Add /api/v1/ JSON endpoints but do not write an OpenAPI spec or embed Swagger UI. Document the API in a markdown file or not at all.

  • Good, because it is the simplest implementation -- just add JSON handler functions.
  • Good, because it avoids the binary size overhead of embedded Swagger UI assets.
  • Good, because there is no spec file to maintain or keep in sync.
  • Bad, because without Swagger UI, developers must read source code or a markdown file to understand available endpoints, request formats, and response shapes.
  • Bad, because without an OpenAPI spec, client generation requires manual effort and is error-prone.
  • Bad, because undocumented APIs tend to accumulate inconsistencies (different error formats, naming conventions, pagination styles) that a spec would enforce.
  • Bad, because the lack of interactive documentation significantly reduces developer experience -- the primary motivation for this ADR.

Content-Negotiation on Existing Routes

Use the Accept header on existing routes to return JSON when Accept: application/json is present, and HTML otherwise. No new route paths.

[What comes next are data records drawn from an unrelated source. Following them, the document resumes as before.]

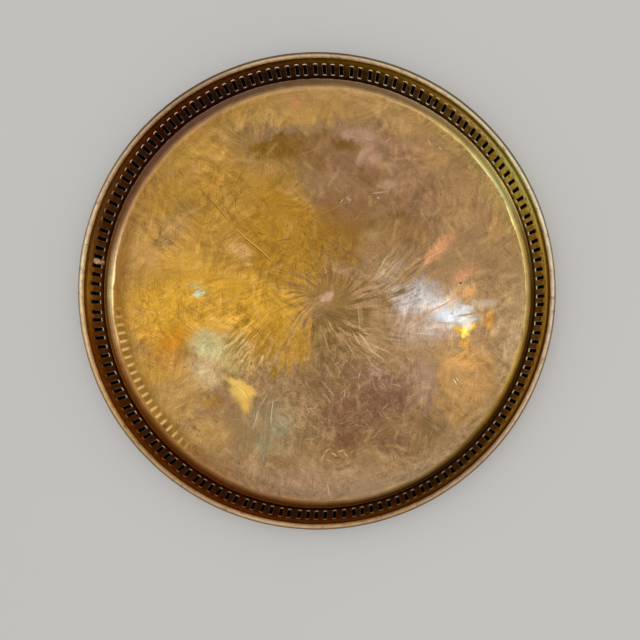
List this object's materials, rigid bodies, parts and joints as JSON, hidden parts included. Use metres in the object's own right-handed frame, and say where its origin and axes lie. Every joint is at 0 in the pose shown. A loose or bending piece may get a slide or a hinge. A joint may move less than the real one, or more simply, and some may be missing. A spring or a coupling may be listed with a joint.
{
  "type": "offering plate",
  "caption": "Round brass plate with a flat floor, a low pierced gallery that leans out, and a beaded rim.",
  "frame": {"origin": "the middle of the underside, on the surface that the plate rests on", "axes": "+Z is the plate's axis and points out of its open side; the gallery's seam is 172 degrees about +Z from +X"},
  "size_m": [0.381, 0.381, 0.025],
  "materials": {
    "pan_brass": "old polished brass with tarnish clouds and scratches",
    "gallery_brass": "dark patinated brass with bright punched edges",
    "solder": "worn brazing solder",
    "bead_brass": "worn pale brass with pits",
    "wire_brass": "drawn wire"
  },
  "bodies": {
    "root": {"pan": "pan_brass", "gallery_band": "gallery_brass", "band_seam_solder": "solder", "foot_solder": "solder", "rim_bead": "bead_brass", "rim_wire": "wire_brass", "rim_solder": "solder"}
  },
  "joints": []
}
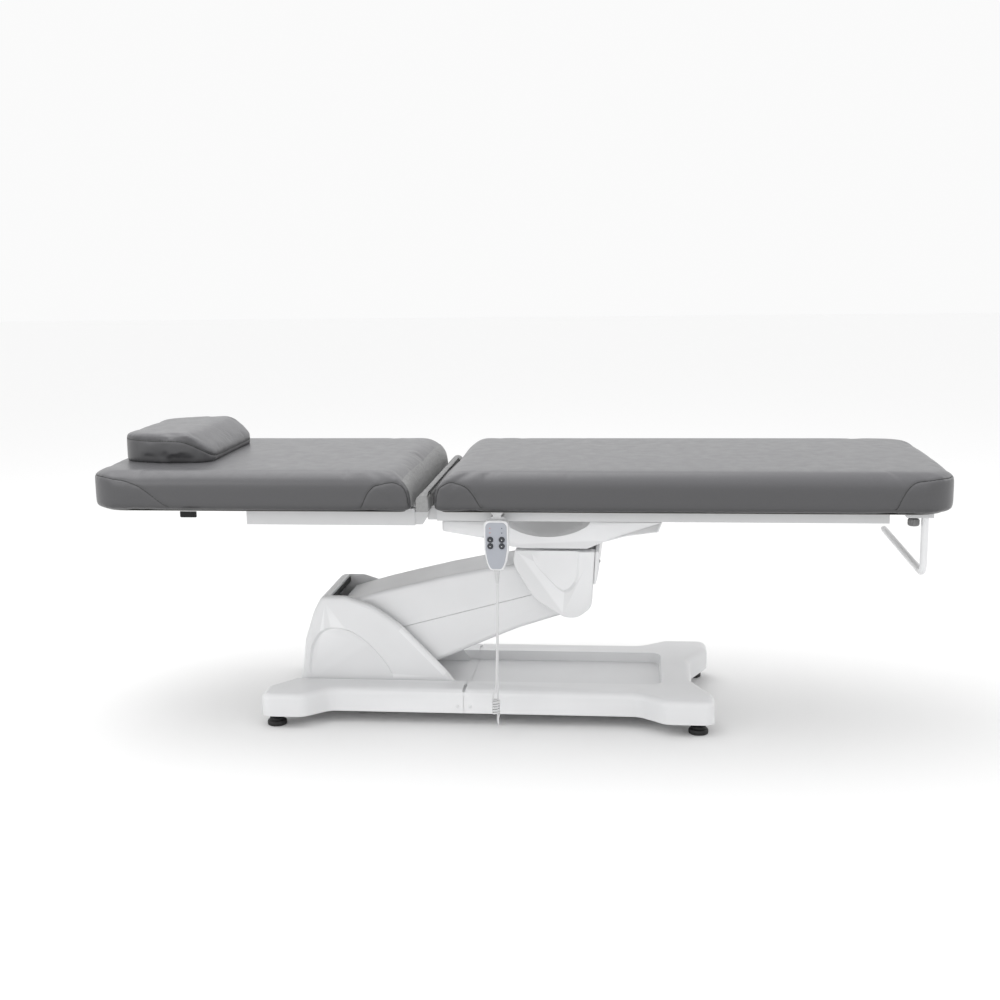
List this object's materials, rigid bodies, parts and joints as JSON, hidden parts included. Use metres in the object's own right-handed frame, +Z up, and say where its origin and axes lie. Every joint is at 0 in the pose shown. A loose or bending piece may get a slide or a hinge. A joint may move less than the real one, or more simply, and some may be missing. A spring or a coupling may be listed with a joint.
{
  "type": "facial treatment bed",
  "caption": "Electric facial treatment bed with a tilting backrest and a flat seat on a single lifting arm, H-shaped base, corded handset, neck pillow and paper-roll bar.",
  "frame": {"origin": "on the floor, under the middle of the upholstery", "axes": "+X from the head end to the foot end, +Y to the side away from the handset, +Z up"},
  "size_m": [1.924, 0.62, 0.6818],
  "materials": {
    "white_shell": "satin",
    "dark_steel": "satin",
    "black_rubber": "matte",
    "motor_plastic": "matte",
    "polished_rod": "polished",
    "grey_frame": "satin",
    "plywood": "matte",
    "grey_vinyl": "satin",
    "strip_vinyl": "matte",
    "black_label": "matte",
    "handset_white": "satin",
    "handset_panel": "satin",
    "handset_button": "satin",
    "cable_grey": "satin",
    "white_bar": "gloss",
    "grey_knob": "matte"
  },
  "bodies": {
    "base": {"rear_base_cover": "white_shell", "front_base_cover": "white_shell", "chassis_cross_rear": "dark_steel", "chassis_cross_front": "dark_steel", "chassis_spine": "dark_steel", "power_inlet": "black_rubber", "pedestal_cover": "white_shell", "slot_gasket": "black_rubber", "pivot_bracket": "dark_steel"},
    "foot_rear_near": {"levelling_foot_rear_near": "black_rubber"},
    "foot_rear_far": {"levelling_foot_rear_far": "black_rubber"},
    "foot_front_near": {"levelling_foot_front_near": "black_rubber"},
    "foot_front_far": {"levelling_foot_front_far": "black_rubber"},
    "arm": {"arm_frame": "dark_steel", "arm_upper_cover": "white_shell", "arm_lower_cover": "white_shell"},
    "leveller": {"levelling_bar": "dark_steel"},
    "lift_housing": {"lift_motor": "motor_plastic"},
    "lift_piston": {"lift_rod": "polished_rod"},
    "carriage": {"knuckle_shell_near": "white_shell", "knuckle_shell_far": "white_shell", "knuckle_end_cover": "white_shell", "carriage_bracket_near": "dark_steel", "carriage_bracket_far": "dark_steel", "saddle_shroud": "white_shell", "control_box": "motor_plastic", "seat_rail_near": "grey_frame", "seat_rail_far": "grey_frame", "seat_cross_neck": "grey_frame", "seat_cross_front": "grey_frame", "seat_cross_middle": "grey_frame", "seat_cross_foot": "grey_frame", "seat_board": "plywood", "seat_cushion": "grey_vinyl", "gap_strip": "strip_vinyl", "handset_hanger": "handset_white", "cord_gland": "black_rubber", "cord_drop": "cable_grey", "cord_curl": "cable_grey", "cord_return": "cable_grey", "roll_socket": "grey_frame"},
    "handset": {"handset_shell": "handset_white", "handset_face": "handset_panel", "strain_relief": "cable_grey"},
    "button_1": {"handset_button_1": "handset_button"},
    "button_2": {"handset_button_2": "handset_button"},
    "button_3": {"handset_button_3": "handset_button"},
    "button_4": {"handset_button_4": "handset_button"},
    "paper_bar": {"roll_bar": "white_bar"},
    "knob": {"clamp_knob": "grey_knob"},
    "backrest": {"back_rail_near": "grey_frame", "back_rail_far": "grey_frame", "back_cross_lug": "grey_frame", "back_cross_head": "grey_frame", "back_board": "plywood", "back_cushion": "grey_vinyl", "label_tag": "black_label"},
    "pillow": {"neck_pillow": "grey_vinyl"},
    "tilt_housing": {"tilt_motor": "motor_plastic"},
    "tilt_piston": {"tilt_rod": "polished_rod"}
  },
  "joints": [
    {"name": "lift_raise", "type": "hinge", "parent": "base", "child": "arm", "pos_m": [-0.388, 0, 0.246], "axis": [0, -1, 0], "range_deg": [0, 40]},
    {"name": "seat_level", "type": "hinge", "parent": "arm", "child": "carriage", "pos_m": [0.105, 0, 0.297], "axis": [0, -1, 0], "range_deg": [-40.1, 0]},
    {"name": "leveller_turn", "type": "hinge", "parent": "base", "child": "leveller", "pos_m": [-0.388, 0, 0.208], "axis": [0, -1, 0], "range_deg": [0, 40.1]},
    {"name": "lift_motor_turn", "type": "hinge", "parent": "base", "child": "lift_housing", "pos_m": [-0.48, 0, 0.12], "axis": [0, -1, 0], "range_deg": [0, 25.1]},
    {"name": "lift_rod_extend", "type": "slide", "parent": "lift_housing", "child": "lift_piston", "axis": [0.9648, 0, 0.2631], "range_m": [0, 0.048]},
    {"name": "backrest_tilt", "type": "hinge", "parent": "carriage", "child": "backrest", "pos_m": [-0.19, 0, 0.548], "axis": [0, 1, 0], "range_deg": [0, 70]},
    {"name": "tilt_motor_turn", "type": "hinge", "parent": "carriage", "child": "tilt_housing", "pos_m": [0.11, 0, 0.452], "axis": [0, 1, 0], "range_deg": [0, 4.7]},
    {"name": "tilt_rod_extend", "type": "slide", "parent": "tilt_housing", "child": "tilt_piston", "axis": [-0.995, 0, 0.0995], "range_m": [0, 0.069]},
    {"name": "pillow_lift", "type": "slide", "parent": "backrest", "child": "pillow", "axis": [0, 0, 1], "range_m": [0, 0.06]},
    {"name": "handset_unhook", "type": "slide", "parent": "carriage", "child": "handset", "axis": [0, -1, 0], "range_m": [0, 0.03]},
    {"name": "button_1_press", "type": "slide", "parent": "handset", "child": "button_1", "axis": [0, 1, 0], "range_m": [0, 0.0015], "stiffness_N_per_m": 400, "springref_m": -0.001},
    {"name": "button_2_press", "type": "slide", "parent": "handset", "child": "button_2", "axis": [0, 1, 0], "range_m": [0, 0.0015], "stiffness_N_per_m": 400, "springref_m": -0.001},
    {"name": "button_3_press", "type": "slide", "parent": "handset", "child": "button_3", "axis": [0, 1, 0], "range_m": [0, 0.0015], "stiffness_N_per_m": 400, "springref_m": -0.001},
    {"name": "button_4_press", "type": "slide", "parent": "handset", "child": "button_4", "axis": [0, 1, 0], "range_m": [0, 0.0015], "stiffness_N_per_m": 400, "springref_m": -0.001},
    {"name": "roll_bar_height", "type": "slide", "parent": "carriage", "child": "paper_bar", "axis": [0, 0, 1], "range_m": [-0.03, 0]},
    {"name": "clamp_knob_turn", "type": "hinge", "parent": "carriage", "child": "knob", "pos_m": [0.87, -0.25, 0.5], "axis": [0, 0, 1], "range_deg": [0, 360]},
    {"name": "foot_rear_near_height", "type": "slide", "parent": "base", "child": "foot_rear_near", "axis": [0, 0, 1], "range_m": [-0.012, 0]},
    {"name": "foot_rear_far_height", "type": "slide", "parent": "base", "child": "foot_rear_far", "axis": [0, 0, 1], "range_m": [-0.012, 0]},
    {"name": "foot_front_near_height", "type": "slide", "parent": "base", "child": "foot_front_near", "axis": [0, 0, 1], "range_m": [-0.012, 0]},
    {"name": "foot_front_far_height", "type": "slide", "parent": "base", "child": "foot_front_far", "axis": [0, 0, 1], "range_m": [-0.012, 0]}
  ],
  "couplings": [
    {"joint": "seat_level", "follows": "lift_raise", "ratio": -1},
    {"joint": "leveller_turn", "follows": "lift_raise", "ratio": 1},
    {"joint": "lift_motor_turn", "follows": "lift_raise", "ratio": 0.6237},
    {"joint": "lift_rod_extend", "follows": "lift_raise", "m_per_rad": 0.067925},
    {"joint": "tilt_motor_turn", "follows": "backrest_tilt", "ratio": 0.0657},
    {"joint": "tilt_rod_extend", "follows": "backrest_tilt", "m_per_rad": 0.055577}
  ]
}
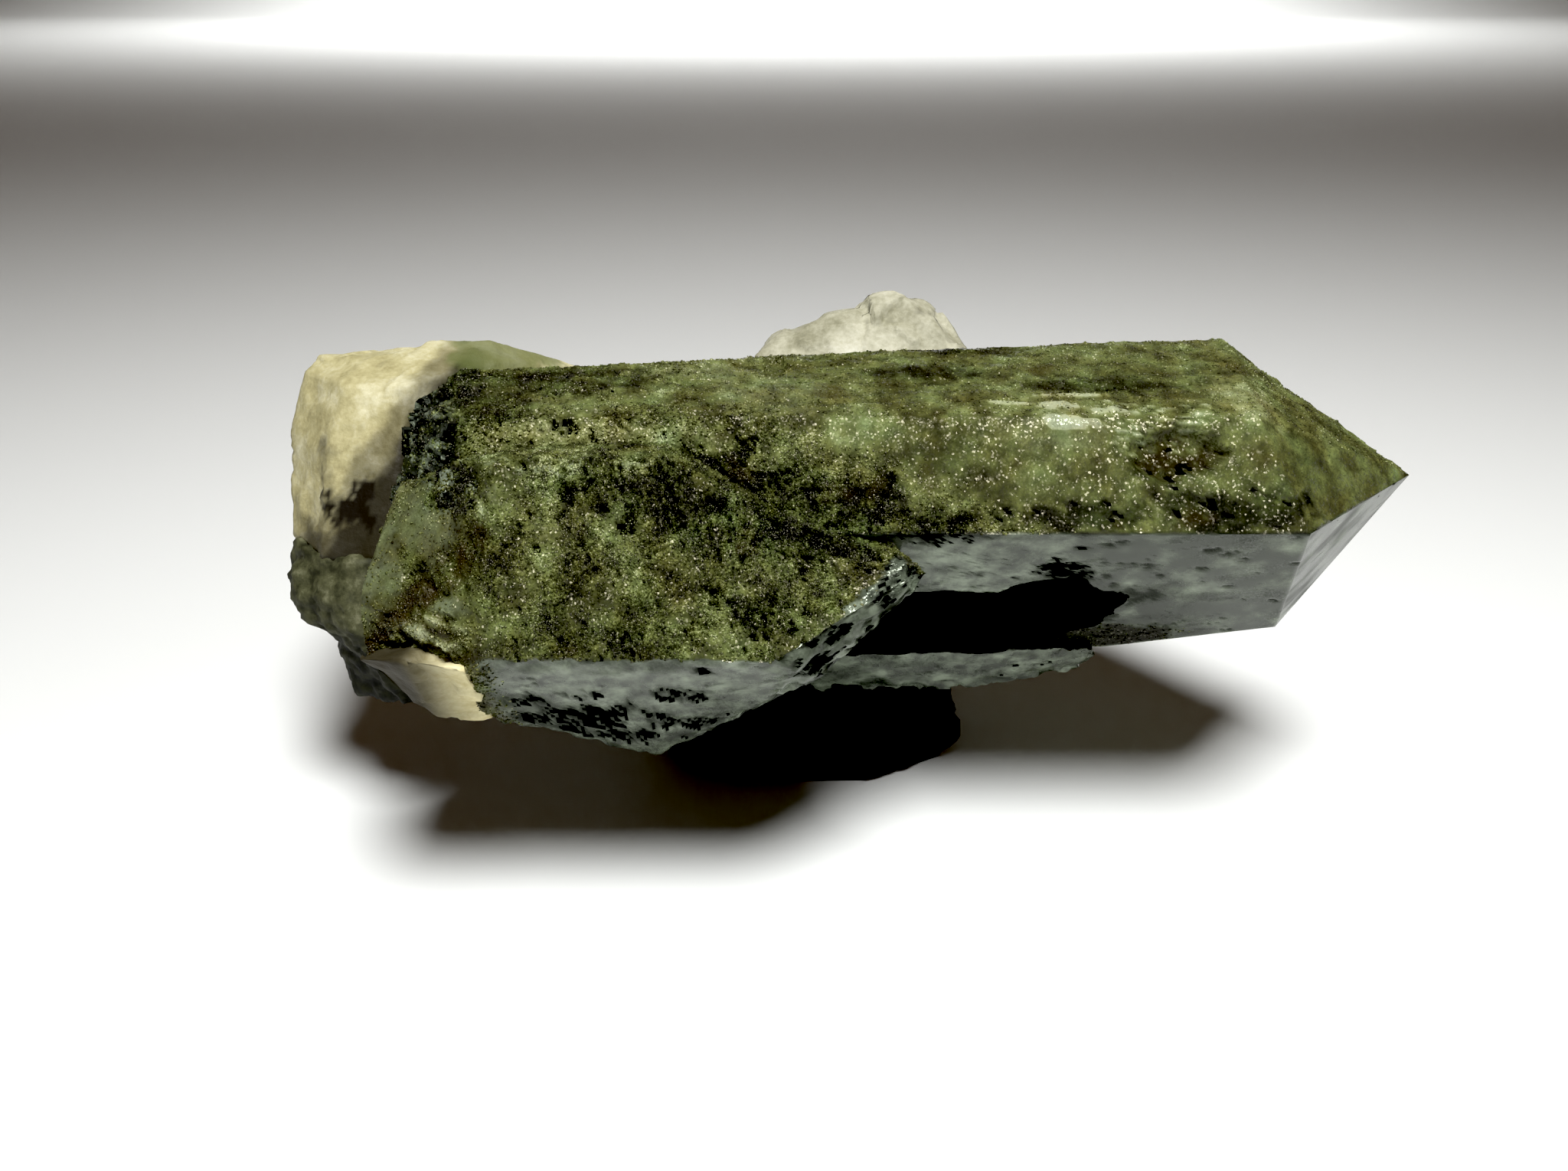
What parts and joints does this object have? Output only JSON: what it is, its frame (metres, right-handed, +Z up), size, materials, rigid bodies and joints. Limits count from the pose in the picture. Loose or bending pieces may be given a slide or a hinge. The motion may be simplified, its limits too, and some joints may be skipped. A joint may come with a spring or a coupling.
{
  "type": "chlorite quartz cluster",
  "caption": "Mineral cluster of level green quartz prisms grown side by side on a dark foot, with cream feldspar and a grey-green schist lump at the broken end.",
  "frame": {"origin": "on the table under the middle of the cluster's box", "axes": "+X along the crystals towards the pointed end, +Z up, -Y is the broad side that shows best"},
  "size_m": [0.071, 0.033, 0.0324],
  "materials": {
    "chlorite_quartz": "glassy quartz filled and dusted with green chlorite",
    "feldspar": "cream cleaved feldspar with brown staining",
    "chlorite_schist": "dull fine-grained grey-green schist"
  },
  "bodies": {
    "root": {"quartz_crystals": "chlorite_quartz", "feldspar_block": "feldspar", "feldspar_rear": "feldspar", "feldspar_lobe": "feldspar", "chlorite_lump": "chlorite_schist"}
  },
  "joints": []
}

  • Good, because it avoids duplicating routes -- each resource has one URL.
  • Good, because it follows the HTTP spec's content negotiation model.
  • Good, because existing URLs work unchanged for browsers (which send Accept: text/html).
  • Bad, because the existing HTML handlers mix concerns (template rendering, form parsing, HTMX header handling) that are awkward to retrofit with JSON branches.
  • Bad, because some operations have fundamentally different semantics in HTML vs JSON: POST /memories currently returns a 303 redirect, but the JSON response should return the created resource with a 201 status. Branching on Accept within a single handler creates confusing conditional logic.
  • Bad, because HTMX partial responses (HX-Request header detection) add a third content mode, making the negotiation logic three-way: full HTML, HTMX partial, JSON.
  • Bad, because it makes OpenAPI spec writing harder -- the same path returns different content types with different response schemas depending on headers.
  • Bad, because POST endpoints that return redirects (303) in HTML mode but created resources (201) in JSON mode would require fundamentally different response handling in the same handler, leading to tangled code.
  • Bad, because caching, testing, and debugging become harder when the same URL returns different content types.

Architecture Diagram

More Information

  • ADR-0008 established the Go + HTMX + DaisyUI web dashboard architecture. This ADR extends that architecture with a parallel JSON API, not a replacement.
  • ADR-0013 introduced POST /sessions/trigger for ad-hoc runs. The JSON API equivalent (POST /api/v1/sessions/trigger) returns the created session as JSON instead of an HTML redirect.
  • The OpenAPI spec file should live at api/openapi.yaml in the repository root and be embedded in the binary via //go:embed api/openapi.yaml.
  • Swagger UI can be embedded using the github.com/swaggo/swag ecosystem or by vendoring the Swagger UI dist/ directory. The latter avoids code-generation dependencies.
  • Authentication is explicitly out of scope for this ADR. The JSON API has the same (lack of) access control as the HTML dashboard. A future ADR should address API authentication (API keys, bearer tokens, or basic auth).
  • Rate limiting is not addressed here but should be considered for the POST /sessions/trigger endpoint to prevent abuse.
  • The GET /api/v1/sessions/{id}/stream endpoint (SSE) is intentionally excluded from the initial API scope. SSE streaming is already available at /sessions/{id}/stream and works with any HTTP client. Adding it to the API namespace can be done later without breaking changes.
  • Pagination for list endpoints should use ?limit=N&offset=M query parameters, with sensible defaults (limit=50 for sessions, limit=100 for events).